Furthermore, the Kerry people showed up with a spreadsheet to figure out just how many supporters they would need to "round up" to the next delegate. I believe the Edwards people had this information as well. I calculated these numbers as soon as I found out the official caucus attendance, but that was time that I should have been doing something. I don't know, being persuasive I guess.

The fact that all three of our teams had these numbers probably contributed to our little drama at the end, because I don't think any team really planned strategy to that level. I can figure the math to find the minimum number of supporters to round-up to the next delegate, but, when other precinct captains asked about this at our training, we were told not to worry about it -- "just get your people in the door. If you can do that you'll be fine!"

2004-01-19

Rally Tally

As I commented before, in Iowa City, the campaign offices are pretty close together. And the first local hires seemed to be students (or recent grads) taking the same political science courses. So, the young staffers seem to be more into the "my rally was bigger than your rally" chatter.

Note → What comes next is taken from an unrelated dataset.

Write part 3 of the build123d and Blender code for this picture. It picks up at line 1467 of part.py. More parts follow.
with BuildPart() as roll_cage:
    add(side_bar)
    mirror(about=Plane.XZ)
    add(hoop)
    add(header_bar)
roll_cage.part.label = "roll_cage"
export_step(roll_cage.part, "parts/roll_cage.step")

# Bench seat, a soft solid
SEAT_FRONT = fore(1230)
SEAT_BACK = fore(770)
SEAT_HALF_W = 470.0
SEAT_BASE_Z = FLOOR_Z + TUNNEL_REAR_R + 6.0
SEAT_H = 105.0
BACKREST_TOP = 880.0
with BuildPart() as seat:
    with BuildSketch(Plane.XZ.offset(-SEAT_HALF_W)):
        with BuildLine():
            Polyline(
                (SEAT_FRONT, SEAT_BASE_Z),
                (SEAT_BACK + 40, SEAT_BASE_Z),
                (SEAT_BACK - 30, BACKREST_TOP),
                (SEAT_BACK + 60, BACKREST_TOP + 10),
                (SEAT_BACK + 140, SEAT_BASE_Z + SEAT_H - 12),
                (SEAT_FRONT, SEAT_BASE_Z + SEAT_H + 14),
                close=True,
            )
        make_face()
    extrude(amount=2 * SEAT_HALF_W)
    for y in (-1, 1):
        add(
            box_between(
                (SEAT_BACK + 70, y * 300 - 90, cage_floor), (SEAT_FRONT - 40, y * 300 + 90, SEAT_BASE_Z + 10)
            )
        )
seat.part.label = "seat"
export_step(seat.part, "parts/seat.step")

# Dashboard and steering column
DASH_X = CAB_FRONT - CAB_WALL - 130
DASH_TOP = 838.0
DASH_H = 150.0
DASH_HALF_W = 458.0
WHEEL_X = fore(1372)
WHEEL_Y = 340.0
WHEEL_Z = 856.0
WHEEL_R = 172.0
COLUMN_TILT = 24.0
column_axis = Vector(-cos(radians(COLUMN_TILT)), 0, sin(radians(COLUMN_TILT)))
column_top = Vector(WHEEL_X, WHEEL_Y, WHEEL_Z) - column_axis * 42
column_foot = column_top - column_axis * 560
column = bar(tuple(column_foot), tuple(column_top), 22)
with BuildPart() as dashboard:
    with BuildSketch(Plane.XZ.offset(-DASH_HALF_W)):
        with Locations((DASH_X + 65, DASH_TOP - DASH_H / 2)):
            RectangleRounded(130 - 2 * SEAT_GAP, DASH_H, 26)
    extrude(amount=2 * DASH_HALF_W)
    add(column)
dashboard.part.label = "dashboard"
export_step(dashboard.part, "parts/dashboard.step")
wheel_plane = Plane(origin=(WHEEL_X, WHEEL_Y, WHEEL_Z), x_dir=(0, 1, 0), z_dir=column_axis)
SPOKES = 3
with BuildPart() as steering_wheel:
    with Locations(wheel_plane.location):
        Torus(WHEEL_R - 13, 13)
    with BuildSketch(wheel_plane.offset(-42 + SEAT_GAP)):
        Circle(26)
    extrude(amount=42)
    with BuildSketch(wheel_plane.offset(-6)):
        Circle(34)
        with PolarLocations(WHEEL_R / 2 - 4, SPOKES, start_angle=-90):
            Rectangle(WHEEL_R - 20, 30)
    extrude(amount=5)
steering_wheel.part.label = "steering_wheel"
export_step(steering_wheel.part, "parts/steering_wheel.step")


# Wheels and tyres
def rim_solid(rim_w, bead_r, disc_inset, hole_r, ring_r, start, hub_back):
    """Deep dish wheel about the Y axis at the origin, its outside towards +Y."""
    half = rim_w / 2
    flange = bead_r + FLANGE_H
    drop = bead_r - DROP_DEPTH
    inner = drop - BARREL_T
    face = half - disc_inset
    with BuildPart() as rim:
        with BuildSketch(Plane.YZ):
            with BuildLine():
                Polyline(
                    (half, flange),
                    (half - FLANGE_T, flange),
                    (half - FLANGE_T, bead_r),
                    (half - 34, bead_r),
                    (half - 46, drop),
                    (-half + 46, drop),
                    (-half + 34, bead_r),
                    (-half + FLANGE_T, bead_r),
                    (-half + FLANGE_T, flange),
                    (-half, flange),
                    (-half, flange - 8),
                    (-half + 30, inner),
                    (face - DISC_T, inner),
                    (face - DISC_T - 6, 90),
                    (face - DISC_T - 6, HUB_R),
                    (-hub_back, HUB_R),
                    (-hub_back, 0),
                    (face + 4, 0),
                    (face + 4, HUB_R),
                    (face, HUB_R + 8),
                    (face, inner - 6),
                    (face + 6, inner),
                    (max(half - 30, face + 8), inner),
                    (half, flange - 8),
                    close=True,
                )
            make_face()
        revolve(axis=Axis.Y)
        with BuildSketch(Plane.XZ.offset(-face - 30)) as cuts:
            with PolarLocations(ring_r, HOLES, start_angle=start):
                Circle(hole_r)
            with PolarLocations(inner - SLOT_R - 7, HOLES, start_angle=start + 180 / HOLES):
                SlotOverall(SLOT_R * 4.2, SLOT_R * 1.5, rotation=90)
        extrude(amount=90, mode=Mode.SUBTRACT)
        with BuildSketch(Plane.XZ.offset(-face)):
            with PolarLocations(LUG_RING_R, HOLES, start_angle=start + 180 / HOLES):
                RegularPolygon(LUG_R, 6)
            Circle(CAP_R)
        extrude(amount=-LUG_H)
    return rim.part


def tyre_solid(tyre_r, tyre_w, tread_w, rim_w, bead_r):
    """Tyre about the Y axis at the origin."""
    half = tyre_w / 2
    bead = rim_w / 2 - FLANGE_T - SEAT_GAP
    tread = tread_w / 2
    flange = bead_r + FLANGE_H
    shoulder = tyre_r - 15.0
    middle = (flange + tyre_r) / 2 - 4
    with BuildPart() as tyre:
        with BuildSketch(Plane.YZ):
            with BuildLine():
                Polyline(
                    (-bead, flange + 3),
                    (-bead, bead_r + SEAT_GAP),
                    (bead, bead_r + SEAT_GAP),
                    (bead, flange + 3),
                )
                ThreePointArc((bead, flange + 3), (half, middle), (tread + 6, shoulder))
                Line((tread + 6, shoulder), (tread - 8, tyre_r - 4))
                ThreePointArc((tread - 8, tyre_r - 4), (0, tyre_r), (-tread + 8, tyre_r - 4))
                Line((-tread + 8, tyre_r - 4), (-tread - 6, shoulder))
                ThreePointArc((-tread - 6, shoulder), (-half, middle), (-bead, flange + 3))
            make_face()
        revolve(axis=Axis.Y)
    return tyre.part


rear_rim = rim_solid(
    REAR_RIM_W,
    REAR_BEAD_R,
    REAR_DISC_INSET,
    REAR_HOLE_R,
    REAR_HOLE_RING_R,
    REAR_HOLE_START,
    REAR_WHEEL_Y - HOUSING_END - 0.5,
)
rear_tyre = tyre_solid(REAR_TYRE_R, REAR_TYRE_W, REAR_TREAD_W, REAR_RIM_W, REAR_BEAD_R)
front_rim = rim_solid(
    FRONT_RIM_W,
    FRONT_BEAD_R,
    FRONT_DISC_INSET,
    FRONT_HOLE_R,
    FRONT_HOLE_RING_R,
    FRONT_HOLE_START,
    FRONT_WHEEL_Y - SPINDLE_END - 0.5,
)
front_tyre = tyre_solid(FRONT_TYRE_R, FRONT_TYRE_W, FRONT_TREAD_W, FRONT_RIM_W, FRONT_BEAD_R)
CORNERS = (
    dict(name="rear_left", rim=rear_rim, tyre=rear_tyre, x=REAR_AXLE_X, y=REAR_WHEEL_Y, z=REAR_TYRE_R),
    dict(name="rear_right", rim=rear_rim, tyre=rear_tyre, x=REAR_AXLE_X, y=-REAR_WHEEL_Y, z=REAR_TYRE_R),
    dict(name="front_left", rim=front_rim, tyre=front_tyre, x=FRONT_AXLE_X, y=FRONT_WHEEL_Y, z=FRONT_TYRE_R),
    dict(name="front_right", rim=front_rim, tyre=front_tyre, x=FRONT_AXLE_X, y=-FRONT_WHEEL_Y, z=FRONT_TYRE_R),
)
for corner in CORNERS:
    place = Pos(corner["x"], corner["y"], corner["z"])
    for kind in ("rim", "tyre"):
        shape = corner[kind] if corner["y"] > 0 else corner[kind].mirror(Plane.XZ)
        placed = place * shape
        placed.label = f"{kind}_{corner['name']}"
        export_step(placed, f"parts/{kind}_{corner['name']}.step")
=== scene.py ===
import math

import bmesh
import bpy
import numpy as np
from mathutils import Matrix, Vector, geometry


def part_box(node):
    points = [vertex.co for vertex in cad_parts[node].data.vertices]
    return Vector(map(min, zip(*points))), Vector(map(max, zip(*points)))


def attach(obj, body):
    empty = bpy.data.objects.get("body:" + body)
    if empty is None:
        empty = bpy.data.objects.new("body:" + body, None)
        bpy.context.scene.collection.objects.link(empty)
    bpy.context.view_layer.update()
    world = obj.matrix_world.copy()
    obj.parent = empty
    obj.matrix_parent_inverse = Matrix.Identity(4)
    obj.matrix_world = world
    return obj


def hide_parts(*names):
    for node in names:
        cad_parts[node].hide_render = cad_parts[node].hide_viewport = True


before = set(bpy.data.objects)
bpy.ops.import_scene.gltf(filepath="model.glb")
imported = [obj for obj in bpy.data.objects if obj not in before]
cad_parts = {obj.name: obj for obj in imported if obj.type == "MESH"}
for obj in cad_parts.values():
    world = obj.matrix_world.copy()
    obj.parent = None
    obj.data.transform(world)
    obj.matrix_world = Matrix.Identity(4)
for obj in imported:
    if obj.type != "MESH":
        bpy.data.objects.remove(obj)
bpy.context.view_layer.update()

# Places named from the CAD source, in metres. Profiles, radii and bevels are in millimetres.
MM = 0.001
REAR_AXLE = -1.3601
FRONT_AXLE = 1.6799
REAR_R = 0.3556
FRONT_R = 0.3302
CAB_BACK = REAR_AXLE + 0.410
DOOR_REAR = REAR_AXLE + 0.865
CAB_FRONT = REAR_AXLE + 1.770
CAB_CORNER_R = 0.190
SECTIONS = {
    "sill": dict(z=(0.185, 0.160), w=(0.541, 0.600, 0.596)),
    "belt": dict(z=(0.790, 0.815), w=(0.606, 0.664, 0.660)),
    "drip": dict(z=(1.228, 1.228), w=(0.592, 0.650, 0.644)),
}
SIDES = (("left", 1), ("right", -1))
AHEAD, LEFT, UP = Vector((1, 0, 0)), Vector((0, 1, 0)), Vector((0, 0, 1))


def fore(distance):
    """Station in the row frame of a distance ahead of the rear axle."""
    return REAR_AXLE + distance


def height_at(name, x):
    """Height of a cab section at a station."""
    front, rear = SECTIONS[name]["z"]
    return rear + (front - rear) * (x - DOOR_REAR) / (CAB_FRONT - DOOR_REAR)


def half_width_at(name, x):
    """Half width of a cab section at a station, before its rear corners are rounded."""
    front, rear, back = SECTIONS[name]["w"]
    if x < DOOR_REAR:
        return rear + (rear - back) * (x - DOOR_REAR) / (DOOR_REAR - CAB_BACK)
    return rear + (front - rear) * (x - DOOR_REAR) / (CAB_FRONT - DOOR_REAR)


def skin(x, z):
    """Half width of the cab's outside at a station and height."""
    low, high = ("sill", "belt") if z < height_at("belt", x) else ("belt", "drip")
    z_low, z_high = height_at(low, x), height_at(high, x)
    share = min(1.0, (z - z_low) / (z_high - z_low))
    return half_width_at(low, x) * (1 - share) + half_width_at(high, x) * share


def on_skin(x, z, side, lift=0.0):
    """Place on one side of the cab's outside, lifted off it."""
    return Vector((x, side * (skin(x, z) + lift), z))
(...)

Still, the Dean political veterans that normally appear to be above this stuff seemed pretty proud of the effort when they packed the Main Lounge at the Memorial Union tonight. This is where mid-sized musical acts play, and there were so many people there that they asked the Perfect Storm out-of-state volunteers to step outside so that actual Iowans (and potential caucus-goers) could get in.

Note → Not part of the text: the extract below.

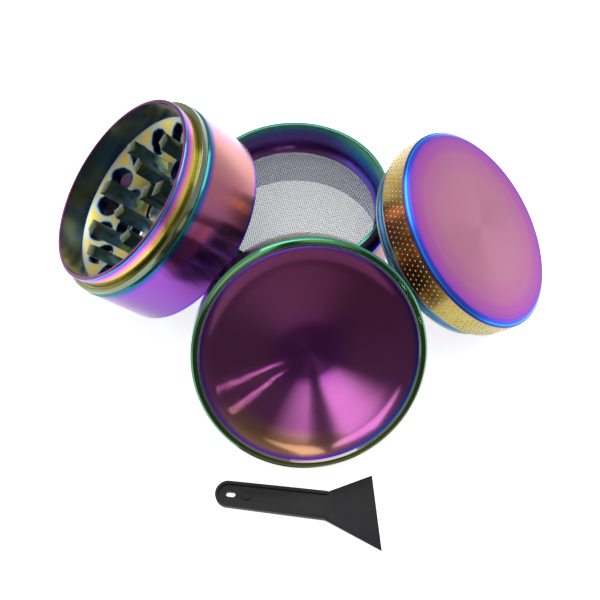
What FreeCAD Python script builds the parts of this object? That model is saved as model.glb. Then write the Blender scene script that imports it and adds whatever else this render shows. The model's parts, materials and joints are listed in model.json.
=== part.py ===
import FreeCAD, Part
import math
import os
import Sketcher
from FreeCAD import Placement, Rotation, Vector

# A hand herb grinder of four turned metal pieces, taken apart and laid out round its sieve chamber,
# with its friction ring, screen, magnets and plastic scraper. Millimetres, +Z up.
# The origin is on the surface that the pieces stand on, in the middle of the whole layout.

DIMS = {
    # Shared by the four turned pieces.
    "body_r": 31.5,
    "edge": 0.5,
    "neck_r": 29.2,
    "neck_edge": 0.3,
    "thread_crest_r": 29.6,
    "female_crest_r": 29.35,
    "female_depth": 5.4,
    "thread_pitch": 1.5,
    "thread_deep": 0.5,
    "thread_half": 0.78,
    "thread_over": 0.2,
    "thread_first": 0.55,
    # Lid, from its open end upwards.
    "lid_height": 13.0,
    "lid_bore_r": 29.5,
    "lid_roof_z": 6.4,
    "lid_chamfer": 0.6,
    "lid_rim_in_r": 29.7,
    "lid_lip_r": 29.2,
    "lid_lip_z": 12.3,
    "lid_cone_out_r": 25.0,
    "lid_cone_out_z": 11.2,
    "lid_cone_in_r": 7.5,
    "lid_cone_in_z": 8.75,
    "lid_centre_z": 8.5,
    "lid_curve_r": 18.0,
    "lid_centre_curve_r": 110.0,
    "lid_post_r": 5.4,
    "lid_post_z": -4.2,
    "lid_pocket_roof_z": -1.9,
    "lid_tooth_z": -5.0,
    # Grinding chamber, from its open foot upwards.
    "chamber_height": 26.0,
    "shoulder_z": 19.4,
    "chamber_bore_r": 28.1,
    "plate_wall_z": 17.8,
    "plate_centre_z": 12.3,
    "plate_flat_r": 13.0,
    "plate_curve_r": 23.4,
    "plate_thick": 3.2,
    "plate_low_z": 13.9,
    "plate_ledge_r": 27.3,
    "plate_ledge_deep": 1.2,
    "under_bore_r": 28.4,
    "tooth_tip_z": 25.2,
    "drop_hole_r": 3.4,
    "drop_hole_chamfer": 0.3,
    "pocket_r": 4.3,
    "pocket_floor_z": 9.6,
    "pocket_boss_r": 6.2,
    "pocket_boss_z": 8.2,
    # Friction ring on the chamber's neck.
    "ring_in_r": 29.28,
    "ring_out_r": 31.1,
    "ring_thick": 2.2,
    "ring_round": 0.7,
    "ring_play": 0.05,
    # Magnets.
    "magnet_r": 3.9,
    "magnet_thick": 1.8,
    # Sieve chamber, from its foot upwards.
    "sieve_height": 29.0,
    "sieve_shoulder_z": 24.5,
    "sieve_bore_r": 28.35,
    "sieve_curve_r": 5.0,
    "sieve_wall_end_z": 22.6,
    "ledge_r": 26.0,
    "ledge_top_z": 19.0,
    "ledge_low_z": 18.6,
    "lower_bore_r": 28.0,
    "snap_groove_r": 28.6,
    # Screen and what holds it.
    "rim_thick": 1.0,
    "rim_out_r": 27.9,
    "rim_in_r": 26.3,
    "mesh_r": 27.1,
    "mesh_thick": 0.3,
    "snap_thick": 0.8,
    "snap_in_r": 26.7,
    "snap_out_r": 28.45,
    "snap_gap_deg": 24.0,
    # Powder catcher, from its flat underside upwards.
    "catcher_height": 14.4,
    "catcher_band_z": 9.8,
    "catcher_flat_r": 29.74,
    "catcher_chamfer_z": 1.1,
    "catcher_bore_r": 27.9,
    "catcher_floor_z": 2.6,
    "catcher_curve_r": 6.0,
    # Scraper, lying flat, from the middle of its handle's round end along +X.
    "handle_length": 31.0,
    "handle_half": 3.5,
    "handle_root_half": 3.85,
    "blade_length": 13.9,
    "blade_half": 10.1,
    "blade_skew": 1.95,
    "scraper_thick": 2.2,
    "cut_over": 1.0,
    "recess_run": 2.0,
    "blade_root_thick": 1.5,
    "blade_edge_thick": 0.6,
    "border": 0.9,
    "hang_slot_x": 4.3,
    "hang_slot_half": 0.62,
    "hang_slot_r": 0.75,
    "pip_x": 8.7,
    "pip_r": 1.2,
    "pip_rise": 0.3,
}

DIMS |= {
    "zero": 0.0,
    "body_edge_r": DIMS["body_r"] - DIMS["edge"],
    "female_mouth_r": DIMS["female_crest_r"] + DIMS["edge"],
    "female_first": DIMS["thread_first"] + DIMS["thread_pitch"] / 2,
    "lid_chamfer_r": DIMS["body_r"] - DIMS["lid_chamfer"],
    "lid_chamfer_z": DIMS["lid_height"] - DIMS["lid_chamfer"],
    "neck_edge_r": DIMS["neck_r"] - DIMS["neck_edge"],
    "neck_edge_z": DIMS["chamber_height"] - DIMS["neck_edge"],
    "shoulder_edge_z": DIMS["shoulder_z"] - DIMS["edge"],
    "plate_boss_z": DIMS["plate_centre_z"] - DIMS["plate_thick"],
    "ring_low_z": DIMS["shoulder_z"] + DIMS["ring_play"],
    "ring_top_z": DIMS["shoulder_z"] + DIMS["ring_thick"],
    "ring_round_r": DIMS["ring_out_r"] - DIMS["ring_round"],
    "ring_round_z": DIMS["shoulder_z"] + DIMS["ring_thick"] - DIMS["ring_round"],
    "crest_edge_r": DIMS["thread_crest_r"] - DIMS["neck_edge"],
    "sieve_neck_edge_z": DIMS["sieve_height"] - DIMS["neck_edge"],
    "sieve_shoulder_edge_z": DIMS["sieve_shoulder_z"] - DIMS["edge"],
    "rim_low_z": DIMS["ledge_low_z"] - DIMS["rim_thick"],
    "mesh_low_z": DIMS["ledge_low_z"] - (DIMS["rim_thick"] + DIMS["mesh_thick"]) / 2,
    "mesh_top_z": DIMS["ledge_low_z"] - (DIMS["rim_thick"] - DIMS["mesh_thick"]) / 2,
    "snap_low_z": DIMS["ledge_low_z"] - DIMS["rim_thick"] - DIMS["snap_thick"],
    "ledge_step_z": DIMS["plate_low_z"] - DIMS["plate_ledge_deep"],
    "scraper_over_z": DIMS["scraper_thick"] + DIMS["cut_over"],
    "slot_near_x": DIMS["hang_slot_x"] - DIMS["hang_slot_half"],
    "slot_far_x": DIMS["hang_slot_x"] + DIMS["hang_slot_half"],
    "snap_turn": 360 - DIMS["snap_gap_deg"],
    "catcher_neck_edge_z": DIMS["catcher_height"] - DIMS["neck_edge"],
    "catcher_band_edge_z": DIMS["catcher_band_z"] - DIMS["edge"],
    "catcher_curve_end_r": DIMS["catcher_bore_r"] - DIMS["catcher_curve_r"],
    "catcher_curve_end_z": DIMS["catcher_floor_z"] + DIMS["catcher_curve_r"],
    "handle_root_x": DIMS["handle_length"],
    "handle_top_x": DIMS["handle_half"],
    "blade_near_x": DIMS["handle_length"] + DIMS["blade_length"] - DIMS["blade_skew"],
    "blade_far_x": DIMS["handle_length"] + DIMS["blade_length"] + DIMS["blade_skew"],
    "recess_half": DIMS["handle_half"] - DIMS["border"],
    "recess_root_half": DIMS["handle_root_half"] - DIMS["border"],
    "recess_end_x": DIMS["handle_length"] + DIMS["recess_run"],
}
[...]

The crowd was pretty excited, too. Joan Jett performed and sounded great. We had speeches from Janeane Garofalo, Tom Harkin, and somebody from the SEIU, and then Dean. All in all, there were an alarming number of high-fives. I did get to shake Jett's hand, so I thanked her for her support of Home Alive. She had a sticker for The Gits on her guitar. Oh, tomorrow's the big day, and I'm exhausted.